The official said Kohli and Kumble, along with members of the national selection, have asked the COA to sign up two annual contracts, one for Tests and one for limited-over cricket and offer Rs 5 crore for grade ‘A’ cricketers in both the formats.
“It is an interesting move, and a well-planned one because Kohli has kept the interests of some of the seasoned campaigners in the side. He has not annoyed anyone, nor he has gone overboard to please some.”
For example, Dhoni, now playing only ODI and not Tests, would be entitled for a Rs 5 crore kitty and someone like Cheteshwar Pujara, only in the Test format and not in the limited format of the game, would also feel honoured and happy.

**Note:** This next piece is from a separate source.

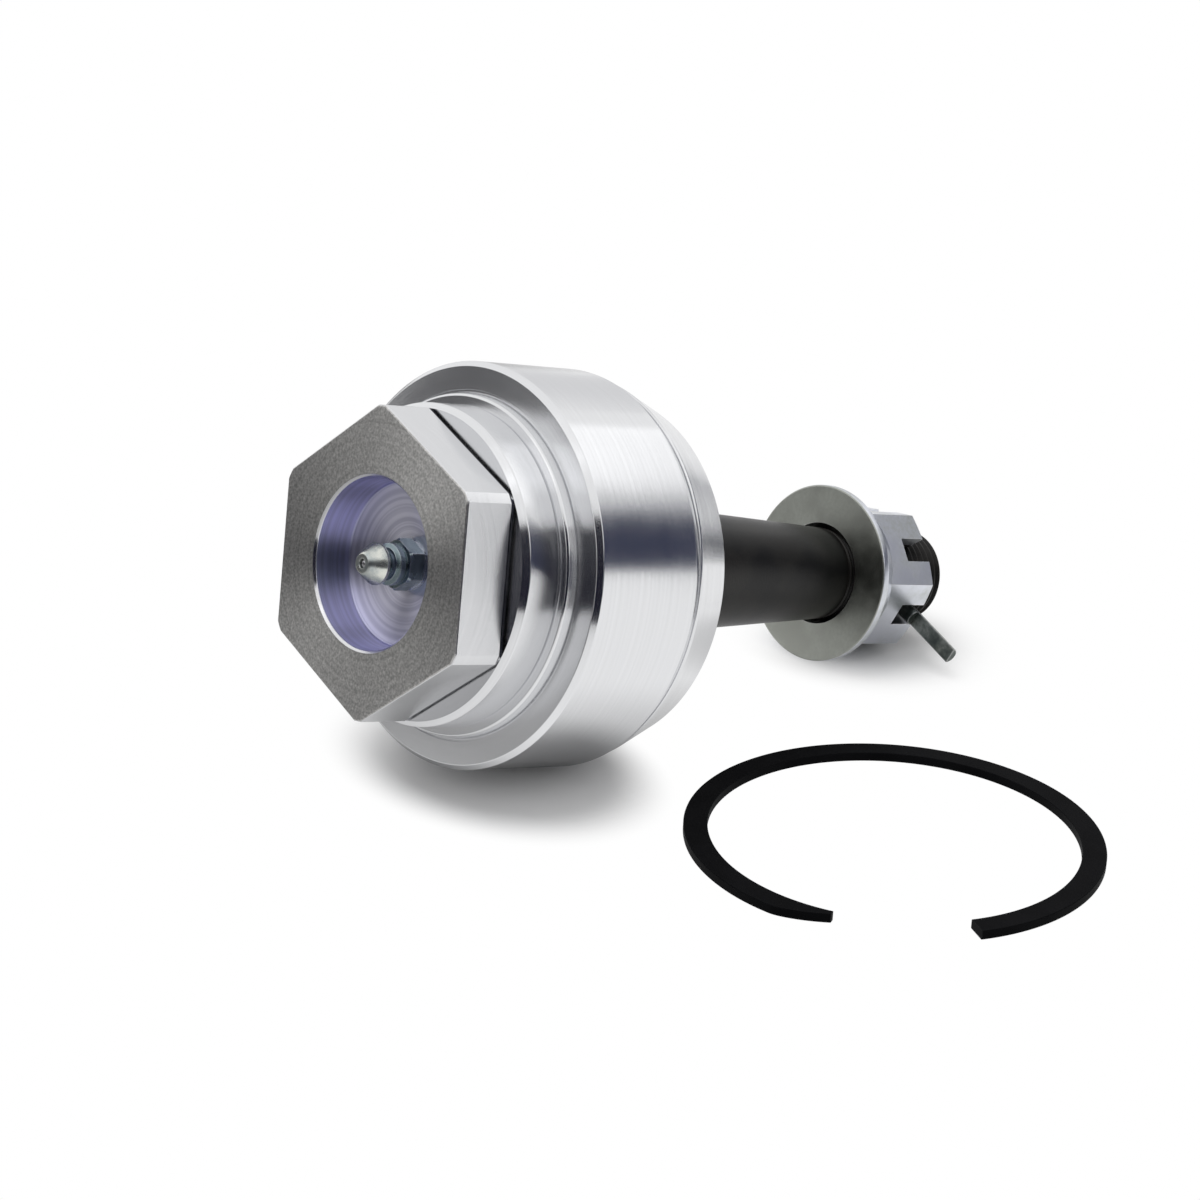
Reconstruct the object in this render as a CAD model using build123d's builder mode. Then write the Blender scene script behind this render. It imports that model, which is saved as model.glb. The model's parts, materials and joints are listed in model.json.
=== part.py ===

And players like Kohli, Ajinkya Rahane and Ravichandran Ashwin could earn a neat Rs 10 crore if they retain their form and place in both formats of the game. Similarly, others with grade ‘A’ in Test and grade ‘B’ in ODI could pocket anywhere between Rs 7-9 crore.
“He (Kohli) has even thought of forming a players association to keep alive interests of those in various formats of the game.”
Interestingly, the Supreme Court had once asked Kumble to form a players association modelled on the lines of those in Australia and the West Indies. These associations do some hard talk with the cricket board for finalising annual contracts.
The officials said though Kumble was conveying the point of view of the cricketers to the COA, there are chances that a small committee of players could be formed in the future with Kumble, Ashwin and Kohli.
The chances of a salary hike are high, ostensibly because the COA seems convinced about the demand of the cricketers, it is also aware how the BCCI routinely disbursed extra cash to state associations to buy votes — the scandal a part of the Deloitte India report on BCCI — but did precious little for those who help win the game for India, and its billion plus supporters.
But the 5 April meeting will have a different agenda. BCCI senior vice-president CK Khanna, joint secretary Amitabh Chaudhary and treasurer Aniruddh Chaudhry, who are all expected to be in Hyderabad for opening ceremony of the 10th edition of the Indian Premier League (IPL), will meet (Vinod) Rai and Vikram Limaye to ensure smooth conduct of the cash-rich league.
The COA will discuss another serious agenda: the 9 April, 2017, Special General Meeting, where the coterie backing former BCCI president N Srinivasan coterie will try to push the Tamil Nadu strongman’s name as BCCI representative at the ICC Meeting.
Kumble too earlier last week has suggest to have a 26% share for the players in all BCCI revenues, including the income from Media Rights, which hitherto is not passed on to players at all.
Meanwhile , Ravi Shastri , former director of the Indian cricket team has ridiculed BCCI’s pay structure for international cricketers.
Shastri has termed the proposed Rs 2 crore retainership to the Grade A cricketers as “peanuts”. The Supreme Court-appointed Committee of Administrators to run BCCI had enhanced the Grade A contracts from Rs 1 crore to Rs 2 crore. However, this hike doesn’t match players’ demands. Shastri felt similarly underwhelmed. “Two crore is nothing, Two crore is peanuts,” he told reporters in Mumbai.
Earlier, Kumble has said that cricketers should get 26% share from the total revenues of BCCI. The board, however, doesn’t share it’s major income generated from media rights with the players. The players were not pleased that their salaries were lower than counterparts in Australia and England even as Indian cricket is generating more revenues than ECB and Cricket Australia.
“The grade contracts of a Test player should be the highest.” Shastri said. “Pujara should be the highest, on par with the top players. Your A grade contracts should be massive. I know it has been increased by double but there is room for [more]. An ‘A’ grade cricketer like Pujara should get a massive amount where he is not bothered whether he plays IPL or not. In fact, he will be happy, he can say ‘I will play two months of county cricket’.”
There had been no changes to India’s retainer contracts since 2010. The first steps to the current revisions were taken earlier this month when head coach Anil Kumble met with the CoA on behalf of the players.